Saturday 9 March 2019

Rajput Rumblings


One of the problems with a rebasing project such as the one running at the moment is that the output of armies can outstrip my ability to play wargames. I suppose I am just that sort of person, a ‘completer’ in psychological terms. I have set my project end, which is to have rebased all my renaissance soldiers to current standards, and the project dominates my hobby time. Despite the estimable Mrs P reminding me that it is only a hobby and, in some senses, it does not matter. I agree entirely; I just cannot stop.

Still, I did manage a rebasing hiatus to put the Mughals on the table. I have no nice narrative for this; it was vaguely conceptualized as a Rajput rebellion against the local Mughal forces. The armies were put together based on what I have and on the DBR army lists, of which more is to be said later, probably.

The opening dispositions were as follows:


The Mughals are to the left, musketeers nearest the camera, followed by a base of rockets, infantry, archers and heavy cavalry on the far side, with the general and another elephant base as the reserve. The Rajputs are to the right, with a base of light cavalry, a block of archers, another block of archers and their lancer armed cavalry on the far side. The only reserve is the general’s cavalry base. The figures are a mix of Irregular colonial Indians and Baccus classical Indians. The buildings too are a mix of manufacturers, Irregular, Leven and I have forgotten what else.

Now the battle was close fought and I had to make up a fair few rules as I went along (which was part of the point). According to my reading elephants are not keen on gunpowder weapons, but that was not an issue here because the Rajputs did not have any. The rockets had to throw a six to hit anything and failed dismally. I really am not sure whether that was harsh or not.

Most of the action was on the Rajput right, where their heavy cavalry made a bit of a mess of the Mughals, but not a total one and the semi-victorious lancers were charged by the Mughal reserve elephants, partially successfully. The centre and Rajput right were confined to a long-range exchange of arrows and gunpowder, to everyone’s detriment.

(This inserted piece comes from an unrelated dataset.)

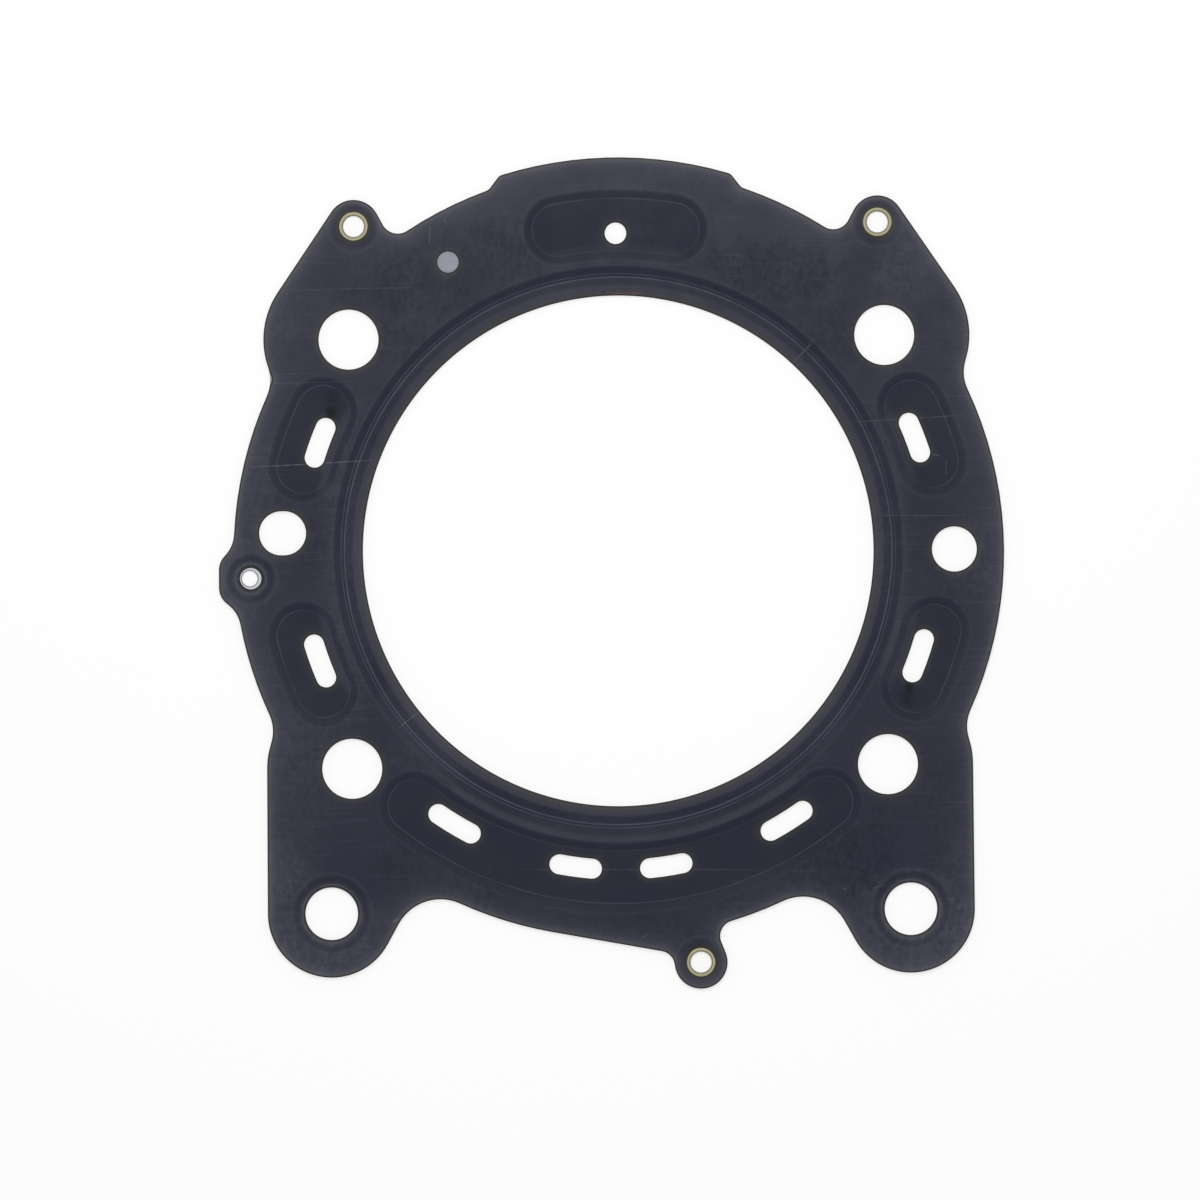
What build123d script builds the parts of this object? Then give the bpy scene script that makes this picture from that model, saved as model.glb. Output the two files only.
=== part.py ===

The successful Rajput lancers returned and overran some Mughal archers on the central hillock while the Mughal elephants threatened the right of the Rajput centre. The lancers then charged the elephant in flank and routed it (it being the Mughal general), carried on and routed the accompanying Mughal cavalry and at that point the Mughal army broke.


In the picture, the Mughal general can be seen routing at top right, the successful Rajput cavalry just above the gun (which is my tempo marker) and the only lightly engaged centres and near wings of both armies sitting waiting just out of range of each other. The second Mughal elephant (with the shaken marker) is top centre having been brought to a standstill by the Rajput cavalry.

At the same time as running the battle, I was also reading Gommons’ book on Mughal Warfare (Gommans, J., Mughal Warfare (London: Routledge, 2002)). This throws up some problems with the DBR army lists for the Indian subcontinent. The main issue is that Gommons insists that the Mughal army remained, into the eighteenth century, one based on heavy cavalry and light horse archers. Now, of course, he could be wrong, and I intend to look into it, but there is very little light horse in any of the DBR Indian army lists.

Now, I do not want to be too harsh on the army lists. They were published in 1996, while Gommons’ book was published in 2002. On the other hand, in the early years of the Mughal conquest of India, the army was a more steppe one and that would be exactly a light and heavy cavalry combination. Gommons’ contention is that the military revolution in gunpowder weapons did not really happen in India until the eighteenth century, although the Mughals exercised a form of mobile power, moving the court around so the emperor could keep an eye on things and people.

There are a few other issues with the lists. Gommons observes that elephants became less used in the seventeenth century, possibly as a result of countermeasures related to gunpowder weapons. The DBR lists classifying zamindar and mansabdar cavalry also is not something that the Mughals would necessarily have recognised. Zamindars were nobles (a western term) with fixed land holdings, while mansabdars were nobles with non-fixed land holdings. These latter were often in places which had not been conquered, to encourage military activity. Gommons notes that the increasing transfer of mansabdars to zamindars meant that the Mughal Empire became increasingly localised and regionalised, which had disastrous consequences in the eighteenth century when it essentially broke up.


Overall, then, it seems that the DBR lists for India are a rather poor guide to the warfare of the era and continent. This is a pity, of course, and I shall have to look deeper into my resources to find some more horse archers to have another go. It does, of course, raise the question as a wargamer of whether it matters. If the armies are not strictly representative of sixteenth or seventeenth-century armies, the battle and the armies are fictional. The battle was fictional anyway, so why not declare the whole thing an imaginary nation with imaginary armies. I suppose the answer to that is how much emphasis we put on the word ‘historical’ in ‘historical wargaming’. We can never recreate history, of course, and anyone that wanted to exactly recreate a battle should be confined to a nice, softly furnished room, but how historical does historical have to be before were are entirely wargaming something that is fantasy, albeit with a dearth of elves, dwarves, magic and other such accoutrements. I am not sure, but I am still going to work on the army lists.